Return every entry exactly.
═══ Records to use
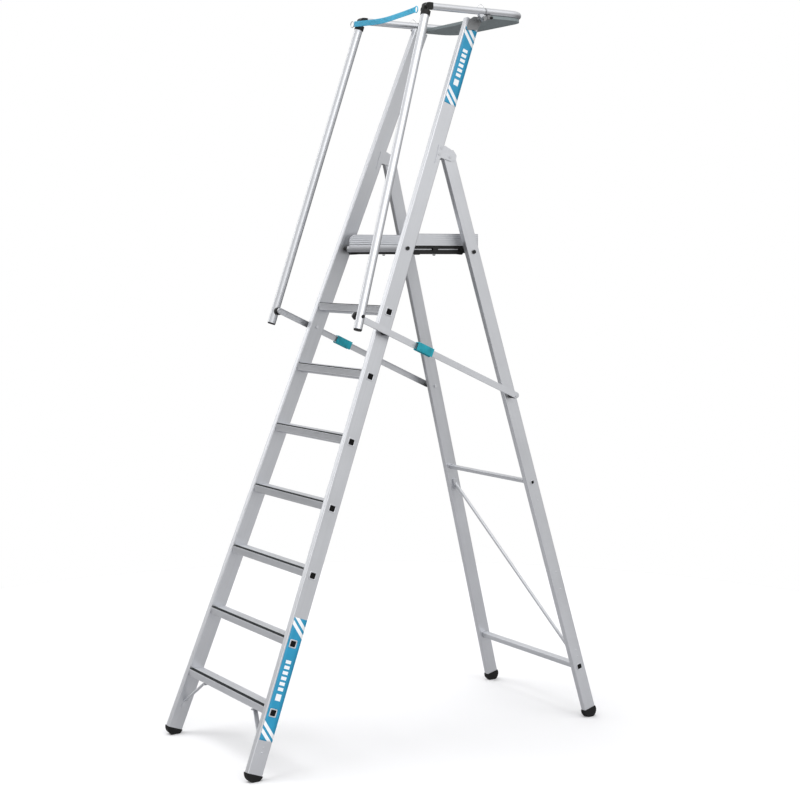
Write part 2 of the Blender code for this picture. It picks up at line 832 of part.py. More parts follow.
def build_front_bar(tag, side):
    """Channel bar from the hand rail over the stile pivot to the knee."""
    body, pocket = bar_pieces(PIVOT_H, PIVOT_J, side, FRONT_W)
    bar = node(f"front_bar_{tag}", body, ALUMINIUM, (0, PIVOT_J.x, PIVOT_J.y))
    cut(bar, pocket)
    w1 = FRONT_W[1]
    stop = PIVOT_C + BAR_DIR * (SLEEVE_FROM - 0.015)
    x = outer_x(stop.y)
    join(bar, cross_rod(0.005, side * (x + w1 - 0.001), side * (x + w1 + GAP), stop, 12))
    xj = outer_x(PIVOT_J.y)
    hole = (side * (xj + FRONT_W[0] - 0.004), side * (xj + w1 + 0.004))
    cut(bar, cross_rod(LINK_PIN_R + GAP, *hole, PIVOT_J, 12))


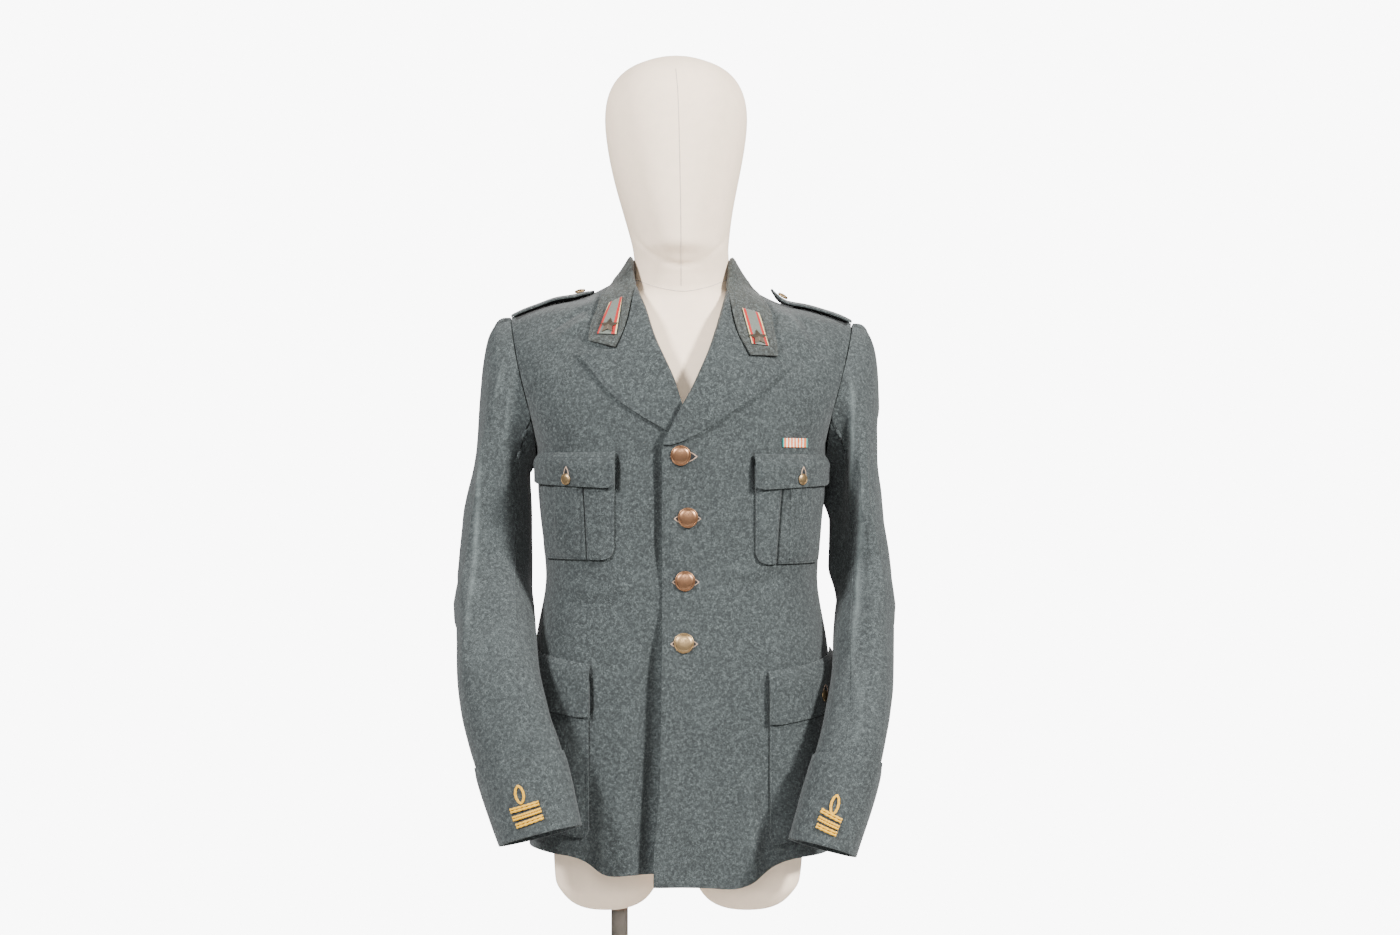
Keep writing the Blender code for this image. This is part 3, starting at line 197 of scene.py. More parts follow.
def linen():
    """Tightly stretched plain-weave linen over padding: warm, matt, with slubs. The threads are
    drawn 2 mm apart, about four times the real spacing, so that they show."""
    look = bpy.context.scene.tunic_colours
    made, tree, place = new_material("Cream linen, plain weave")
    threads = [add(tree, "TexWave", {"Vector": place, "Scale": 160, "Distortion": 1.2,
                                     "Detail": 1}, 1, wave_type="BANDS", bands_direction=way)
               for way in ("X", "Z")]
    weave = add(tree, "Math", {0: threads[0], 1: threads[1]}, operation="MAXIMUM")
    slubs = add(tree, "TexNoise", {"Vector": place, "Scale": 90, "Detail": 3})
    soil = add(tree, "TexNoise", {"Vector": place, "Scale": 9, "Detail": 3})
    tone = add(tree, "MapRange", {"Value": slubs, **NOISE, 3: 0.97, 4: 1.02})
    aged = add(tree, "MapRange", {"Value": soil, 1: 0.35, 2: 0.75, 3: 1.0, 4: 0.95})
    both = add(tree, "Math", {0: tone, 1: aged}, operation="MULTIPLY")
    tint = add(tree, "VectorMath", {0: look.linen[:], "Scale": both}, operation="SCALE")
    bump = add(tree, "Bump", {"Height": weave, "Strength": 0.12, "Distance": 0.3 * MM})
    finish_material(tree, {"Base Color": tint, "Roughness": 0.85, "Normal": bump,
                           "Specular IOR Level": 0.3})
    return made


def worn_metal(name, base, roughness, scratch=0.5):
    """Plated or turned sheet metal, satin from handling: tarnish in patches a few millimetres
    wide, hairline scratches, and a duller, darker film where fingers don't reach."""
    made, tree, place = new_material(name)
    film = add(tree, "TexNoise", {"Vector": place, "Scale": 300, "Detail": 5})
    drawn = add(tree, "Mapping", {"Vector": place, "Rotation": (0.3, 0.9, 0.2),
                                  "Scale": (2600, 120, 700)})
    lines = add(tree, "TexNoise", {"Vector": drawn, "Scale": 1.0, "Detail": 2})
    tone = add(tree, "MapRange", {"Value": film, **NOISE, 3: 0.78, 4: 1.12})
    tint = add(tree, "VectorMath", {0: base[:], "Scale": tone}, operation="SCALE")
    dull = add(tree, "MapRange", {"Value": film, **NOISE, 3: roughness + 0.12,
                                  4: roughness - 0.06})
    bump = add(tree, "Bump", {"Height": lines, "Strength": 0.1 * scratch, "Distance": 0.1 * MM})
    finish_material(tree, {"Base Color": tint, "Metallic": 0.9, "Roughness": dull,
                           "Normal": bump})
    return made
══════
## Solution to the problem
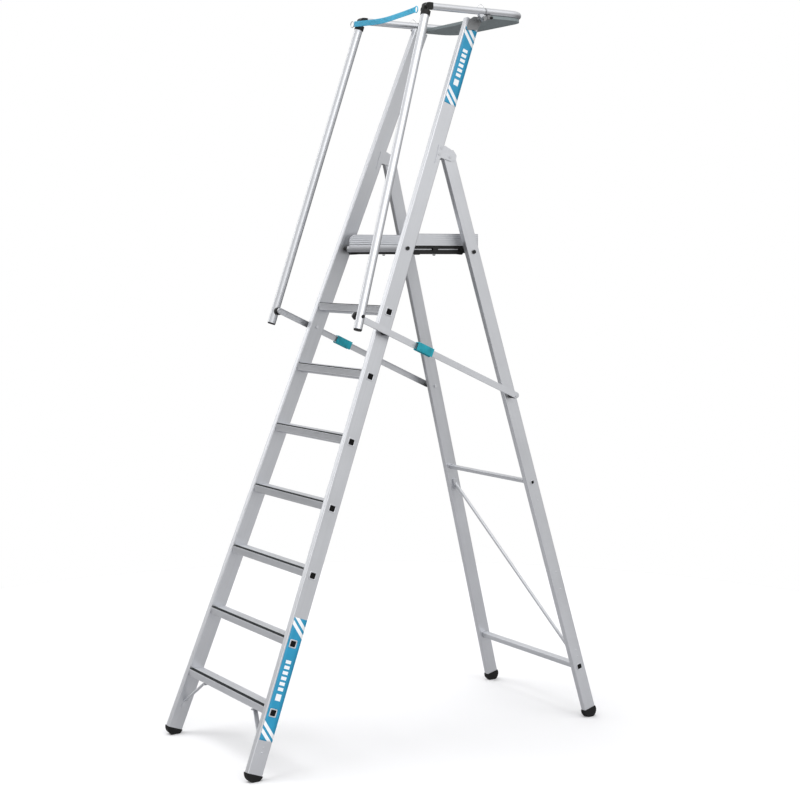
Write part 2 of the Blender code for this picture. It picks up at line 832 of part.py. More parts follow.
def build_front_bar(tag, side):
    """Channel bar from the hand rail over the stile pivot to the knee."""
    body, pocket = bar_pieces(PIVOT_H, PIVOT_J, side, FRONT_W)
    bar = node(f"front_bar_{tag}", body, ALUMINIUM, (0, PIVOT_J.x, PIVOT_J.y))
    cut(bar, pocket)
    w1 = FRONT_W[1]
    stop = PIVOT_C + BAR_DIR * (SLEEVE_FROM - 0.015)
    x = outer_x(stop.y)
    join(bar, cross_rod(0.005, side * (x + w1 - 0.001), side * (x + w1 + GAP), stop, 12))
    xj = outer_x(PIVOT_J.y)
    hole = (side * (xj + FRONT_W[0] - 0.004), side * (xj + w1 + 0.004))
    cut(bar, cross_rod(LINK_PIN_R + GAP, *hole, PIVOT_J, 12))


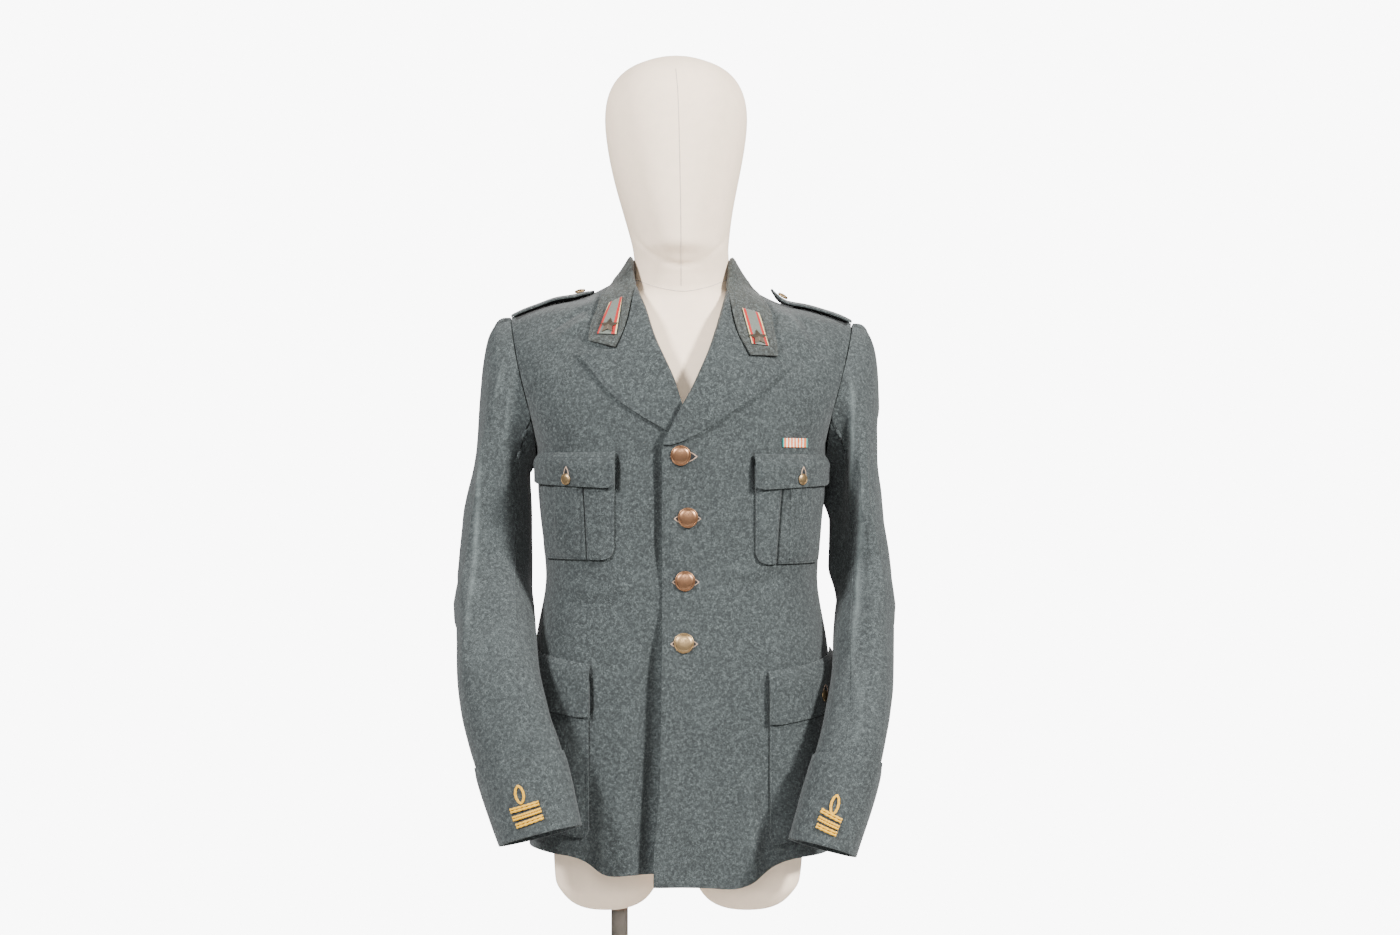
Keep writing the Blender code for this image. This is part 3, starting at line 197 of scene.py. More parts follow.
def linen():
    """Tightly stretched plain-weave linen over padding: warm, matt, with slubs. The threads are
    drawn 2 mm apart, about four times the real spacing, so that they show."""
    look = bpy.context.scene.tunic_colours
    made, tree, place = new_material("Cream linen, plain weave")
    threads = [add(tree, "TexWave", {"Vector": place, "Scale": 160, "Distortion": 1.2,
                                     "Detail": 1}, 1, wave_type="BANDS", bands_direction=way)
               for way in ("X", "Z")]
    weave = add(tree, "Math", {0: threads[0], 1: threads[1]}, operation="MAXIMUM")
    slubs = add(tree, "TexNoise", {"Vector": place, "Scale": 90, "Detail": 3})
    soil = add(tree, "TexNoise", {"Vector": place, "Scale": 9, "Detail": 3})
    tone = add(tree, "MapRange", {"Value": slubs, **NOISE, 3: 0.97, 4: 1.02})
    aged = add(tree, "MapRange", {"Value": soil, 1: 0.35, 2: 0.75, 3: 1.0, 4: 0.95})
    both = add(tree, "Math", {0: tone, 1: aged}, operation="MULTIPLY")
    tint = add(tree, "VectorMath", {0: look.linen[:], "Scale": both}, operation="SCALE")
    bump = add(tree, "Bump", {"Height": weave, "Strength": 0.12, "Distance": 0.3 * MM})
    finish_material(tree, {"Base Color": tint, "Roughness": 0.85, "Normal": bump,
                           "Specular IOR Level": 0.3})
    return made


def worn_metal(name, base, roughness, scratch=0.5):
    """Plated or turned sheet metal, satin from handling: tarnish in patches a few millimetres
    wide, hairline scratches, and a duller, darker film where fingers don't reach."""
    made, tree, place = new_material(name)
    film = add(tree, "TexNoise", {"Vector": place, "Scale": 300, "Detail": 5})
    drawn = add(tree, "Mapping", {"Vector": place, "Rotation": (0.3, 0.9, 0.2),
                                  "Scale": (2600, 120, 700)})
    lines = add(tree, "TexNoise", {"Vector": drawn, "Scale": 1.0, "Detail": 2})
    tone = add(tree, "MapRange", {"Value": film, **NOISE, 3: 0.78, 4: 1.12})
    tint = add(tree, "VectorMath", {0: base[:], "Scale": tone}, operation="SCALE")
    dull = add(tree, "MapRange", {"Value": film, **NOISE, 3: roughness + 0.12,
                                  4: roughness - 0.06})
    bump = add(tree, "Bump", {"Height": lines, "Strength": 0.1 * scratch, "Distance": 0.1 * MM})
    finish_material(tree, {"Base Color": tint, "Metallic": 0.9, "Roughness": dull,
                           "Normal": bump})
    return made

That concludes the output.